Isotropic three-dimensional dual-color super-resolution microscopy with metal-induced energy transfer
Jan Christoph Thiele, Marvin Jungblut, Dominic A. Helmerich, Roman Tsukanov, Anna Chizhik, Alexey I. Chizhik, Martin J. Schnermann, Markus Sauer, Oleksii Nevskyi, Jörg Enderlein
Abstract
Over the past two decades, super-resolution microscopy has seen a tremendous development in speed and resolution, but for most of its methods, there exists a remarkable gap between lateral and axial resolution, which is by a factor of 2 to 3 worse. One recently developed method to close this gap is metal-induced energy transfer (MIET) imaging, which achieves an axial resolution down to nanometers.

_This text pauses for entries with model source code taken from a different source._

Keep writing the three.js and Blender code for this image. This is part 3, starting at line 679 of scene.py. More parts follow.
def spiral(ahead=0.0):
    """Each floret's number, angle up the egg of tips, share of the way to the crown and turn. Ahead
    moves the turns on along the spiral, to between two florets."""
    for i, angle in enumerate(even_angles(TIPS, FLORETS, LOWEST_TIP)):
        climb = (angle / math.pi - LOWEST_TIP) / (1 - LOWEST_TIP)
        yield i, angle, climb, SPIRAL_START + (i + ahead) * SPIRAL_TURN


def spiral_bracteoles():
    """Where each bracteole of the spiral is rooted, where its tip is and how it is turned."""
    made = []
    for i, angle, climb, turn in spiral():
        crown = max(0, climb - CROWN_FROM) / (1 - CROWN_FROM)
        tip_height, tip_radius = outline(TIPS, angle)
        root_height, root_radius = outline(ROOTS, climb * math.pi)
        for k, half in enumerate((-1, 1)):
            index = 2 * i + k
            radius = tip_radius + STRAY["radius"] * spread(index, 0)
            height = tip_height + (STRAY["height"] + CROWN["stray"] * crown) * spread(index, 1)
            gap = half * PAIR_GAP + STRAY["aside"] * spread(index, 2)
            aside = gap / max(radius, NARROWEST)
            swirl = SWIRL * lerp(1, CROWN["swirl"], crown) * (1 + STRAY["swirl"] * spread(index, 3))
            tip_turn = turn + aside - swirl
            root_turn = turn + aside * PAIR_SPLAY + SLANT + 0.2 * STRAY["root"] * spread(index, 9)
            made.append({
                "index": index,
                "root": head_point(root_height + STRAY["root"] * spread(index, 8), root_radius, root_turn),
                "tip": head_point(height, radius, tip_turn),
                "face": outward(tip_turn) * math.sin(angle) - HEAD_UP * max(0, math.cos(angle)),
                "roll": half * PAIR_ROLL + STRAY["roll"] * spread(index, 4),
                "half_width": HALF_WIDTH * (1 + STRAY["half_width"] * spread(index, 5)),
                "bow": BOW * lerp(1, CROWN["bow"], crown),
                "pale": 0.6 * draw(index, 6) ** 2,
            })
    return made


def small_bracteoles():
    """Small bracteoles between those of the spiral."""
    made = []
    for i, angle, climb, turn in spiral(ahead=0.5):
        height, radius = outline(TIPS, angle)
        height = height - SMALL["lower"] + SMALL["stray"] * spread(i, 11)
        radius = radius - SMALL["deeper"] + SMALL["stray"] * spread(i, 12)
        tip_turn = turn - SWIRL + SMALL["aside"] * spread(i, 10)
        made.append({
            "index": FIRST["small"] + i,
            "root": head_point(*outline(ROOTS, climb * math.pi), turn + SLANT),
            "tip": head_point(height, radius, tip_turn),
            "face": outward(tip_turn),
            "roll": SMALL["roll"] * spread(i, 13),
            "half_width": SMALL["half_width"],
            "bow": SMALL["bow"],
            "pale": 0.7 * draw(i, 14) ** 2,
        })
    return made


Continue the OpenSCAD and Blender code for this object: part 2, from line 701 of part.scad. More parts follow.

It exploits the distance-dependent quenching of fluorescence when a fluorescent molecule is brought close to a metal surface. In the present manuscript, we combine the extreme axial resolution of MIET imaging with the extraordinary lateral resolution of single-molecule localization microscopy, in particular with direct stochastic optical reconstruction microscopy ( d STORM). This combination allows us to achieve isotropic three-dimensional super-resolution imaging of subcellular structures. Moreover, we used spectral demixing for implementing dual-color MIET- d STORM that allows us to image and colocalize, in three dimensions, two different cellular structures simultaneously.